Written task - Reproduce verbatim every line from the one that includes "633 of part.py. More parts follow." to the closing line of the entries; omit everything before it.

Rows from a 3D modeling dataset -
((

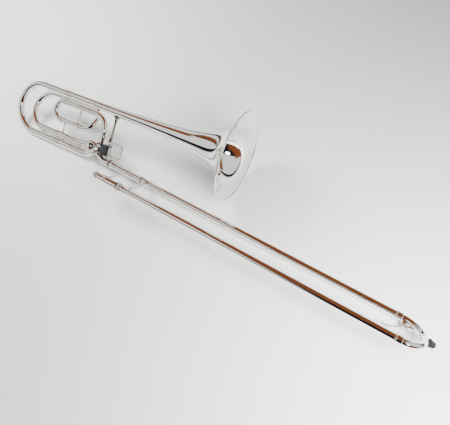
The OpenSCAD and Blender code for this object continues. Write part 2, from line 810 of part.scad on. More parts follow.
// ---------- the assembly ----------
lying() bell_side() bell();
lying() bell_side() bell_rim_wire();
lying() bell_side() upper_slide_sleeve();
lying() bell_side() lower_slide_sleeve();
lying() bell_side() sleeve_ferrules();
lying() bell_side() rear_neck_elbow();
lying() bell_side() neck_pipe();
lying() neck_tenon();
lying() bell_side() valve_casing();
lying() bell_side() bearing_plate();
lying() bell_side() valve_cap();
lying() bell_side() valve_back_plate();
lying() bell_side() stop_bumpers();
lying() bell_side() f_lower_sleeve();
lying() bell_side() f_upper_sleeve();
lying() bell_side() f_sleeve_ferrules();
lying() bell_side() wrap_front_bow();
lying() bell_side() loop_lower_leg();
lying() bell_side() loop_rear_bow();
lying() bell_side() loop_upper_leg();
lying() bell_side() valve_bend();
lying() bell_side() wrap_ferrules();
lying() bell_side() loop_brace();
lying() bell_side() wrap_brace();
lying() bell_side() leg_brace();
lying() bell_side() bell_brace();
lying() bell_side() lever_bracket();
lying() bell_side() hinge_pin();
lying() bell_side() hand_guard();
lying() bell_side() rotor();
lying() bell_side() stop_arm();
lying() bell_side() stop_arm_screw();
lying() bell_side() linkage_rod();
lying() bell_side() thumb_lever();
lying() bell_side() lever_spring();
lying() lock_nut();
lying() bell_side() tuning_bow();
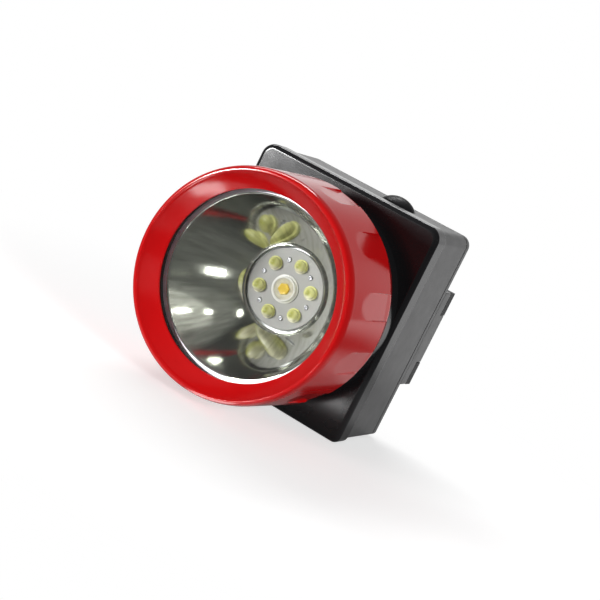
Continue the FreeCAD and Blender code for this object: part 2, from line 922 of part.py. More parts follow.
def make_button_seal():
    """Rubber ring round the stem, in the groove of the button's well."""
    floor = wall_top_z - button_well_depth - groove_depth
    z = (floor + button_seal_gap, floor + groove_depth - button_seal_gap)
    ring = rod_z(groove_radius - button_seal_gap, button_x, button_y, z)
    return ring.cut(rod_z(stem_radius + stem_gap, button_x, button_y, z))


def make_switch_plunger():
    """Small round plunger that the stem presses."""
    top = stem_foot_z()
    return rod_z(plunger_radius, button_x, button_y, (top - plunger_shown - plunger_sunk, top))


def make_tact_switch():
    """Square switch with a bore for its plunger."""
    foot = switch_board_top()
    top = foot + switch_height
    solid = box(span(button_x, switch_side), span(button_y, switch_side), (foot, top))
    floor = top - plunger_sunk - button_travel - plunger_gap
    return solid.cut(rod_z(plunger_radius + plunger_gap, button_x, button_y, (floor, top + past)))


def make_switch_board():
    """Small board that hangs on two pegs under the top wall."""
    top = switch_board_top()
    foot = top - switch_board_thickness
    solid = box(span(button_x, switch_board_width), span(button_y, switch_board_depth), (foot, top))
    for x, y in peg_places():
        solid = solid.cut(rod_z(peg_tip_radius + peg_gap, x, y, (foot - past, top + past)))
    return solid


def make_charge_socket():
    """Round socket in the side wall, with its bore."""
    mouth = socket_recess_floor() + socket_sunk
    inner = socket_pad_inner()
    nose = rod_x(socket_radius, (mouth, inner + merge), button_y, socket_z)
    block = box((inner, inner + socket_body_depth), span(button_y, socket_body_side),
                span(socket_z, socket_body_side))
    bore = rod_x(socket_bore, (mouth - past, mouth + socket_bore_depth), button_y, socket_z)
    return nose.fuse(block).cut(bore).removeSplitter()


def make_socket_pin():
    """Metal centre pin of the charging socket, on the floor of its bore."""
    mouth = socket_recess_floor() + socket_sunk
    return rod_x(socket_pin_radius, (mouth + plug_length + socket_pin_drop, mouth + socket_bore_depth),
                 button_y, socket_z)


def flap_pivot():
    """X and Z of the flap's fold line, along Y at its top edge."""
    return socket_recess_floor() - flap_thickness / 2, socket_z + flap_height / 2 - flap_thickness / 2


def make_socket_cover():
    """Rubber flap with a rounded fold at its top and a hollow plug behind."""
    pivot_x, pivot_z = flap_pivot()
    y = span(button_y, flap_width)
    back = socket_recess_floor()
    solid = box((back - flap_thickness, back), y, (socket_z - flap_height / 2, pivot_z))
    solid = round_lower_x_edges(solid, flap_corner - flap_gap)
    fold = rod(flap_thickness / 2, Vector(pivot_x, y[0], pivot_z), Vector(pivot_x, y[1], pivot_z))
    plug = rod_x(plug_outer, (back - merge, back + plug_length), button_y, socket_z)
    hollow = rod_x(plug_inner, (back, back + plug_length + past), button_y, socket_z)
    return solid.fuse(fold).fuse(plug).cut(hollow)


def make_control_board():
    """Upright board behind the front cover, with two chips and a coil on its rear side."""
    front = face_y + control_depth
    rear = front + control_thickness
    middle = control_foot + control_height / 2
    solid = box(span(0, control_width), (front, rear), (control_foot, control_foot + control_height))
    for x, z in control_places():
        solid = solid.cut(rod_y(control_screw_radius + hole_gap, x, z, (front - past, rear + past)))
    for x, z in ((-control_width / 4, middle), (0, middle - control_height / 4)):
        chip = box(span(x, chip_width), (rear - merge, rear + chip_thickness), span(z, chip_height))
        solid = solid.fuse(chip)
    coil = rod_y(coil_radius, control_width / 4, middle, (rear - merge, rear + coil_height))
    return solid.fuse(coil).removeSplitter()


def make_battery_cell():
    """Flat lithium cell with rounded sides, upright behind the board."""
    solid = box(span(cell_x, cell_width), cell_span(), (cell_foot, cell_foot + cell_height))
    edges = []
    for edge in solid.Edges:
        run = edge.Vertexes[-1].Point - edge.Vertexes[0].Point
        if abs(abs(run.z) - run.Length) < tiny:
            edges.append(edge)
    return solid.makeFillet(cell_corner, edges)


def make_battery_pads():
    """Two foam pads between the cell and the back cover, level with its ends."""
    width = cell_width - 2 * (cell_corner + pad_inset)
    solids = []
    for end in (-1, 1):
        middle = cell_foot + cell_height / 2 + end * (cell_height / 2 - pad_height)
        solids.append(box(span(cell_x, width), (back_y - pad_thickness, back_y), span(middle, pad_height)))
    return Part.makeCompound(solids)


def bent_wire(points, radius):
    """A round wire along straight runs, joined by arcs as large as the runs allow."""
    edges = []
    here = points[0]
    for before, corner, after in zip(points, points[1:], points[2:]):
        back = (before - corner).normalize()
        ahead = (after - corner).normalize()
        turn = math.pi - back.getAngle(ahead)
        trim = 0.45 * min((before - corner).Length, (after - corner).Length)
        bend = trim / math.tan(turn / 2)
        centre_way = (back + ahead).normalize()
        start = corner + back * trim
        end = corner + ahead * trim
        middle = corner + centre_way * (bend / math.cos(turn / 2) - bend)
        edges.append(Part.LineSegment(here, start).toShape())
        edges.append(Part.Arc(start, middle, end).toShape())
        here = end
    edges.append(Part.LineSegment(here, points[-1]).toShape())
    circle = Part.Circle(points[0], points[1] - points[0], radius).toShape()
    return Part.Wire(edges).makePipeShell([Part.Wire([circle])], True, False)


def make_led_leads():
    """Two wires from the light board's hole to the control board."""
    x, z = on_board(board_hole_place, board_hole_angle)
    spread = wire_radius + wire_gap / 2
    y = (face_y - board_rear_reach, face_y + control_depth)
    return Part.makeCompound([rod_y(wire_radius, x + side * spread, z, y) for side in (-1, 1)])


def make_battery_leads():
    """Two wires from the top of the cell down to the control board."""
    solids = []
    top = cell_foot + cell_height
    over = top + lead_arch
    middle_y = (cell_span()[0] + cell_span()[1]) / 2
    board_y = face_y + control_depth + control_thickness
    down_y = (board_y + cell_span()[0]) / 2
    end_z = control_foot + control_height - lead_margin
    beside_switch = button_x - switch_board_width / 2 - lead_beside
    for x in (beside_switch, beside_switch - lead_spread):
        points = [
            Vector(x, middle_y, top),
            Vector(x, middle_y, over),
            Vector(x, down_y, over),
            Vector(x, down_y, end_z),
            Vector(x, board_y, end_z),
        ]
        solids.append(bent_wire(points, wire_radius))
    return Part.makeCompound(solids)


def main():
    """Build every piece and write it out."""
    os.makedirs("parts", exist_ok=True)
    control_seat = face_y + control_depth + control_thickness
    pieces = {
        "front_cover": make_front_cover(),
        "case_body": make_case_body(),
        "back_cover": make_back_cover(),
        "cover_seal": make_case_seal(body_y, rebate_depth - seal_thickness),
        "back_seal": make_case_seal(back_y, -rebate_depth),
        "case_screws": make_case_screws(),
        "strap_frame": make_strap_frame(),
        "bezel_ring": make_bezel_ring(),
        "lens": make_lens(),
        "lens_gasket": make_lens_gasket(),
        "barrel_seal": make_barrel_seal(),
        "reflector": make_reflector(),
        "led_board": make_led_board(),
        "main_led": make_main_led(),
        "main_led_dome": make_main_led_dome(),
        "aux_leds": make_aux_leds(),
        "heat_sink": make_heat_sink(),
        "sink_screws": make_small_screws(
            sink_places(), face_y + front_wall, sink_screw_radius, sink_screw_head_radius,
            sink_screw_head, front_wall + sink_base - sink_screw_spare),
        "push_button": make_push_button(),
        "button_clip": make_button_clip(),
        "button_seal": make_button_seal(),
        "switch_plunger": make_switch_plunger(),
        "tact_switch": make_tact_switch(),
        "switch_board": make_switch_board(),
        "charge_socket": make_charge_socket(),
        "socket_pin": make_socket_pin(),
        "socket_cover": make_socket_cover(),
        "control_board": make_control_board(),
        "board_screws": make_small_screws(
            control_places(), control_seat, control_screw_radius, control_screw_head_radius,
            control_screw_head, control_thickness + control_screw_bite),
        "battery_cell": make_battery_cell(),
        "battery_pads": make_battery_pads(),
        "battery_leads": make_battery_leads(),
        "led_leads": make_led_leads(),
    }
    for name, shape in pieces.items():
        save(shape, name)


main()
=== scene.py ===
"""Looks of a cordless miner's cap lamp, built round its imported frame.

Frame: metres, +Z up, the lamp shines towards -Y, +X is on the right in a view
of its front. Sizes of the pieces are written in millimetres, and a finished
piece is scaled to metres once. A reach is a distance in front of the case's
front face, towards -Y.
"""
import logging
import math
from dataclasses import dataclass
from enum import Enum
from typing import Callable, Iterable, Sequence

import bmesh
import bpy
from mathutils import Matrix, Vector

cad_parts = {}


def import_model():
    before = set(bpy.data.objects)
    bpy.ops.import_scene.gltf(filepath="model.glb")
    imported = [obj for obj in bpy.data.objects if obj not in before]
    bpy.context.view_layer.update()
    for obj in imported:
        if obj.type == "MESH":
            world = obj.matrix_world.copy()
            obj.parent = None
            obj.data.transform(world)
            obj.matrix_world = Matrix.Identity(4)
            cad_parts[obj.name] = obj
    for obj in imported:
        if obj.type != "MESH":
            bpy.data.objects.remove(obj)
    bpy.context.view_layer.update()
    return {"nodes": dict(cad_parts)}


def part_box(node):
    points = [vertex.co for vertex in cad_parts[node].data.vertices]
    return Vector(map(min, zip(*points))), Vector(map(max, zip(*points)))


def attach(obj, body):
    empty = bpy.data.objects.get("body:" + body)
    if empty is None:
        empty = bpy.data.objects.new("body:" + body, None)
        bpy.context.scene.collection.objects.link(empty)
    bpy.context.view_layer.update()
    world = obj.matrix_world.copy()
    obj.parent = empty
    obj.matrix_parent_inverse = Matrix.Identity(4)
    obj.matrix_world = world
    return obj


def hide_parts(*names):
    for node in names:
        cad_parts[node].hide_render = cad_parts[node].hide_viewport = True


MM = 0.001
FULL_TURN = 2 * math.pi
# How far a cutter runs past the face that it opens, and a joined shape into what it stands on, in millimetres
OVERRUN = 1.0
ROOT = 1.0
LOG = logging.getLogger("cap_lamp")

Point = tuple[float, float]
Corner = tuple[float, float, float]
Color = tuple[float, float, float]
Place = Callable[[float, float, float], Vector]

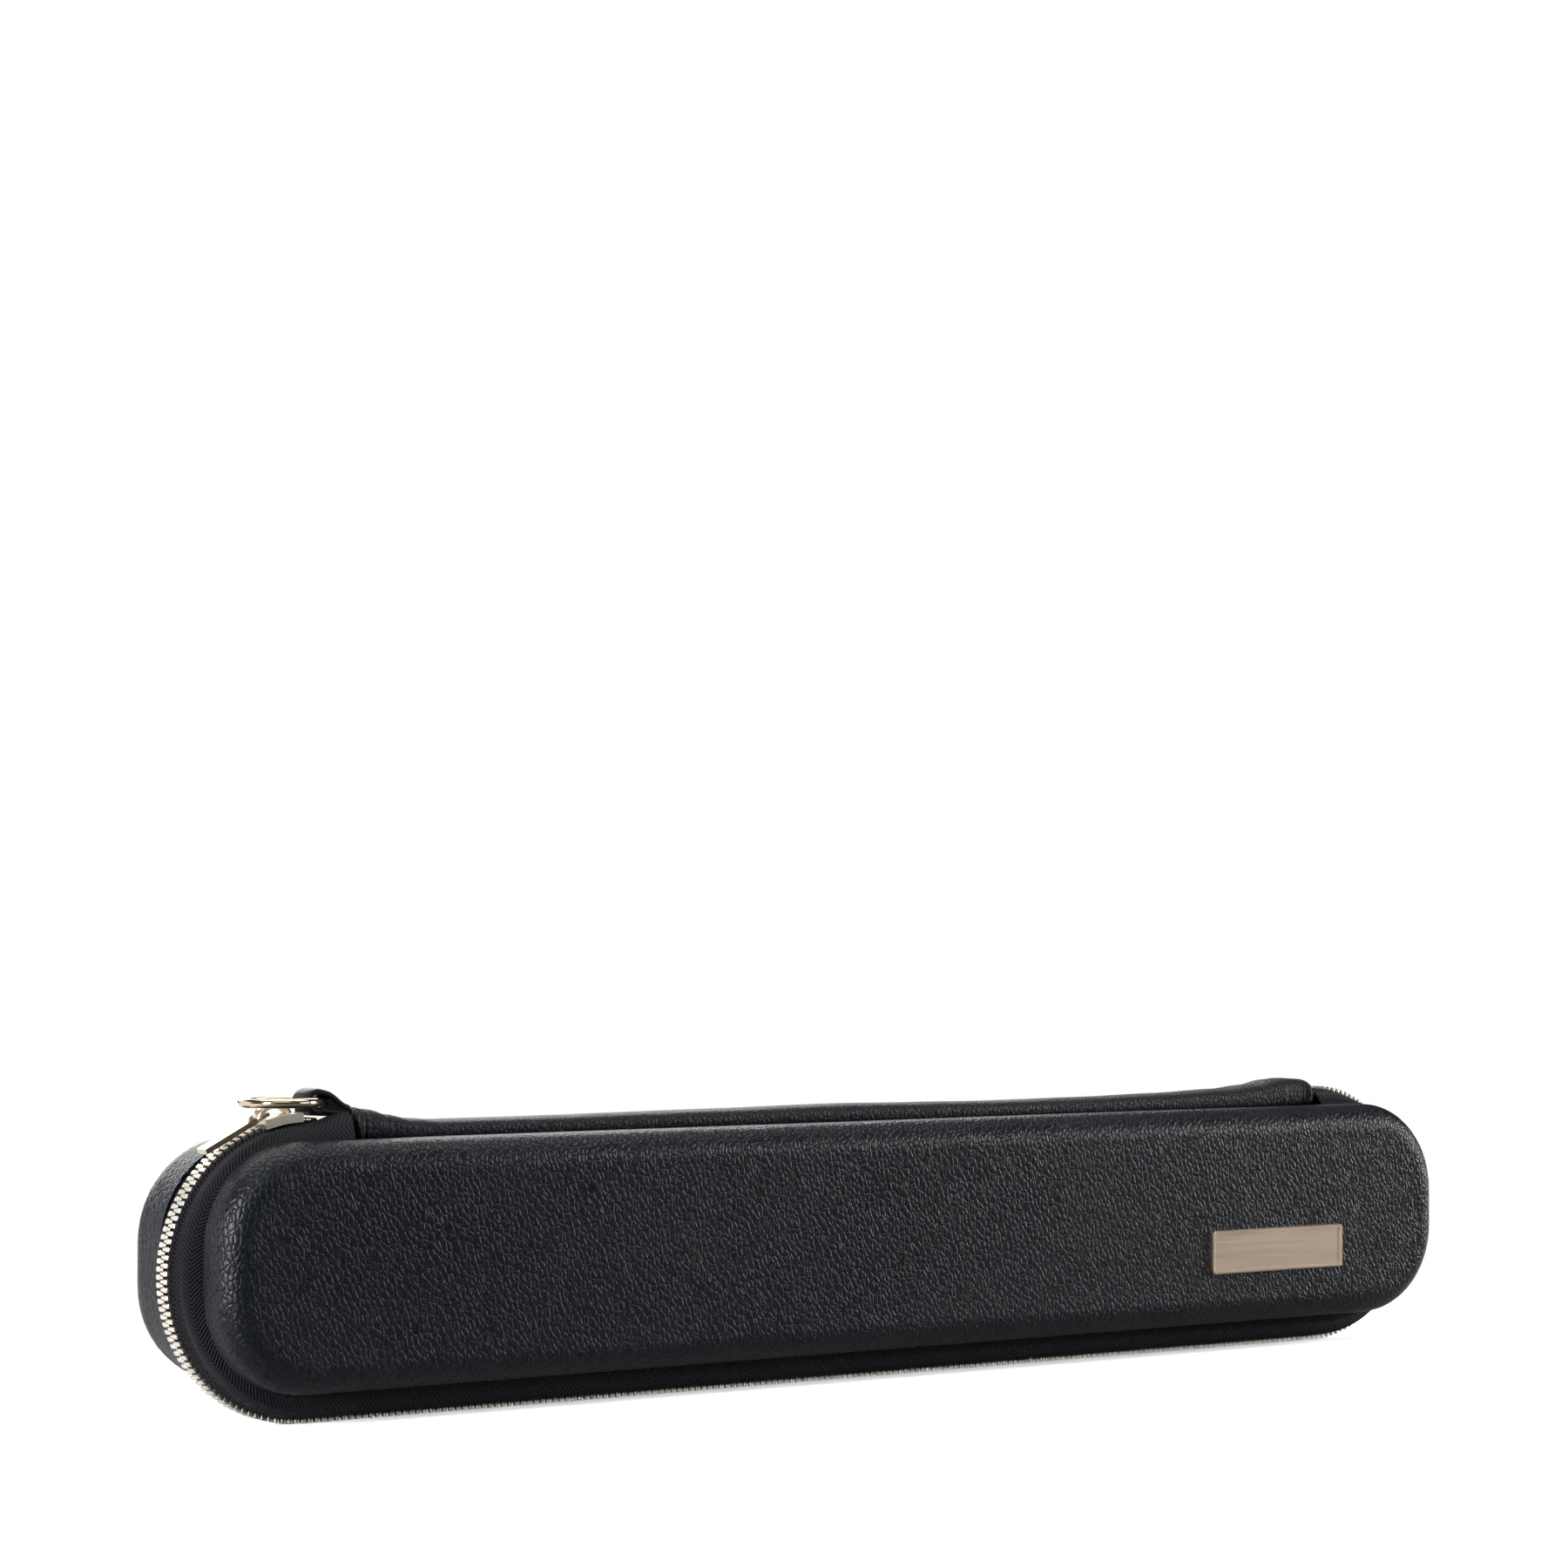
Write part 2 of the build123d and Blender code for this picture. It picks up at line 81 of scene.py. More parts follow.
def put(tree, kind, inputs=None, **settings):
    """Adds a node, sets its settings, and sets or links its inputs"""
    made = tree.nodes.new(kind)
    for key, value in settings.items():
        setattr(made, key, value)
    for key, value in (inputs or {}).items():
        if isinstance(value, bpy.types.NodeSocket):
            tree.links.new(value, made.inputs[key])
        else:
            made.inputs[key].default_value = value
    return made


def noise(tree, scale, detail):
    """Value of a noise that lies still on the object, its scale in spots per metre"""
    place = put(tree, "ShaderNodeTexCoord").outputs["Object"]
    spots = put(tree, "ShaderNodeTexNoise", {"Vector": place, "Scale": scale, "Detail": detail})
    return spots.outputs["Fac"]


def two_tone(tree, share, first, second):
    """Colour that runs from the first to the second as the share runs from 0 to 1"""
    return put(tree, "ShaderNodeMix", {"Factor": share, 6: first, 7: second}, data_type="RGBA").outputs[2]


def dress(finish, *names):
    """Gives CAD nodes that keep their own shape a finish"""
    for name in names:
        mesh = nodes[name].data
        mesh.materials.clear()
        mesh.materials.append(finish)


fibre, tree, shader = material("fibre_board", (0.02, 0.018, 0.016), 0.85)
flecks = noise(tree, scale=900.0, detail=6.0)
tone = two_tone(tree, flecks, (0.009, 0.008, 0.007, 1), (0.03, 0.026, 0.022, 1))
tree.links.new(tone, shader.inputs["Base Color"])
dress(fibre, "front_shell", "rear_shell", "front_shell_wall", "rear_shell_wall")

# Linings: short black plush glued to the inside of both trays. Its nap lies lighter
# in some places and darker in others.


def emboss(tree, shader, height, metres, strength=1.0):
    """Raises the surface of a shader by a height from 0 to 1, times a length"""
    raised = put(tree, "ShaderNodeBump", {"Strength": strength, "Distance": metres, "Height": height})
    tree.links.new(raised.outputs[0], shader.inputs["Normal"])


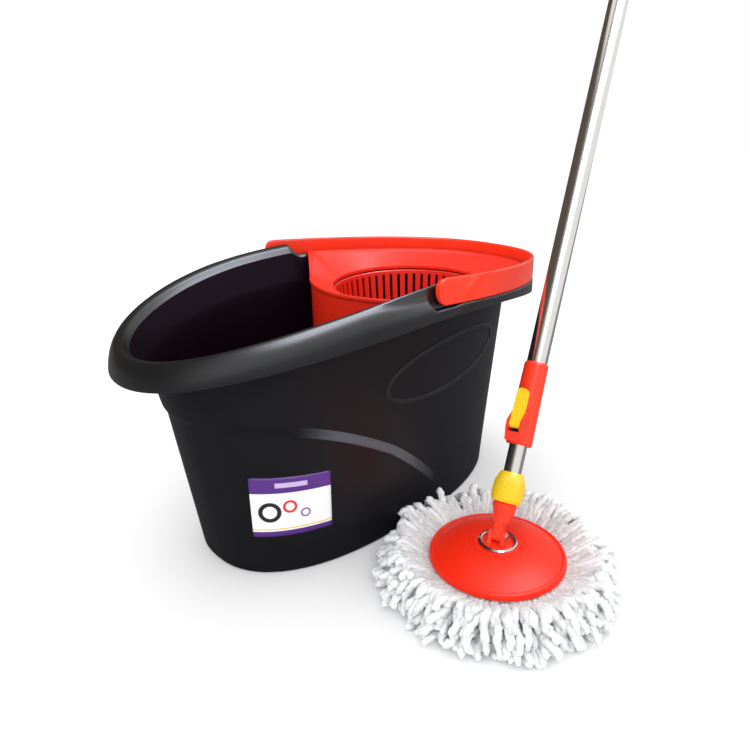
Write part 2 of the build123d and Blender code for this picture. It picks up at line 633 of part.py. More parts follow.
def make_bearing_ring():
    inner, outer = BEARING_RADIUS - BEARING_WALL, BEARING_RADIUS
    low, high = SEAT_Z, SEAT_Z + BEARING_HEIGHT
    return at_mop(turned((inner, low), (outer, low), (outer, high - 1), (outer - 1, high),
                         (inner + 0.8, high), (inner, high - 0.8)))


def make_refill_ring():
    """Snap ring that carries the yarn under the plate."""
    inner, outer, low, top = REFILL_INNER_RADIUS, REFILL_OUTER_RADIUS, REFILL_LOW_Z, REFILL_TOP_Z
    ring = turned((inner, low), (outer, low), (outer, top - 3), (outer - 3, top), (inner + 2, top),
                  (inner, top - 3))
    notch = Pos(outer, 0, top - 1) * Box(6, 8, 3)
    ring -= [Rot(0, 0, 360 * index / REFILL_NOTCHES) * notch for index in range(REFILL_NOTCHES)]
    return at_mop(ring)


def make_yarn():
    """The skirt of yarn as one soft form, flat where it lies on the floor."""
    edge = YARN_RADIUS
    outline = Spline((edge - 3, 0), (edge, 7), (edge - 12, 22), (edge - 34, YARN_HEIGHT - 3),
                     (edge - 50, YARN_HEIGHT), (DISC_RADIUS + 2, YARN_HEIGHT - 11))
    rest = Polyline((DISC_RADIUS + 2, YARN_HEIGHT - 11), (DISC_RADIUS - 3.2, YARN_HEIGHT - 12),
                    (DISC_RADIUS - 3.2, 17.6), (26, 17.6), (26, 0), (edge - 3, 0))
    section = make_face(Wire([*outline.edges(), *rest.edges()]))
    return at_mop(revolve(Plane.XZ * section, Axis.Z))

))

Reply to the task -
Write part 2 of the build123d and Blender code for this picture. It picks up at line 633 of part.py. More parts follow.
def make_bearing_ring():
    inner, outer = BEARING_RADIUS - BEARING_WALL, BEARING_RADIUS
    low, high = SEAT_Z, SEAT_Z + BEARING_HEIGHT
    return at_mop(turned((inner, low), (outer, low), (outer, high - 1), (outer - 1, high),
                         (inner + 0.8, high), (inner, high - 0.8)))


def make_refill_ring():
    """Snap ring that carries the yarn under the plate."""
    inner, outer, low, top = REFILL_INNER_RADIUS, REFILL_OUTER_RADIUS, REFILL_LOW_Z, REFILL_TOP_Z
    ring = turned((inner, low), (outer, low), (outer, top - 3), (outer - 3, top), (inner + 2, top),
                  (inner, top - 3))
    notch = Pos(outer, 0, top - 1) * Box(6, 8, 3)
    ring -= [Rot(0, 0, 360 * index / REFILL_NOTCHES) * notch for index in range(REFILL_NOTCHES)]
    return at_mop(ring)


def make_yarn():
    """The skirt of yarn as one soft form, flat where it lies on the floor."""
    edge = YARN_RADIUS
    outline = Spline((edge - 3, 0), (edge, 7), (edge - 12, 22), (edge - 34, YARN_HEIGHT - 3),
                     (edge - 50, YARN_HEIGHT), (DISC_RADIUS + 2, YARN_HEIGHT - 11))
    rest = Polyline((DISC_RADIUS + 2, YARN_HEIGHT - 11), (DISC_RADIUS - 3.2, YARN_HEIGHT - 12),
                    (DISC_RADIUS - 3.2, 17.6), (26, 17.6), (26, 0), (edge - 3, 0))
    section = make_face(Wire([*outline.edges(), *rest.edges()]))
    return at_mop(revolve(Plane.XZ * section, Axis.Z))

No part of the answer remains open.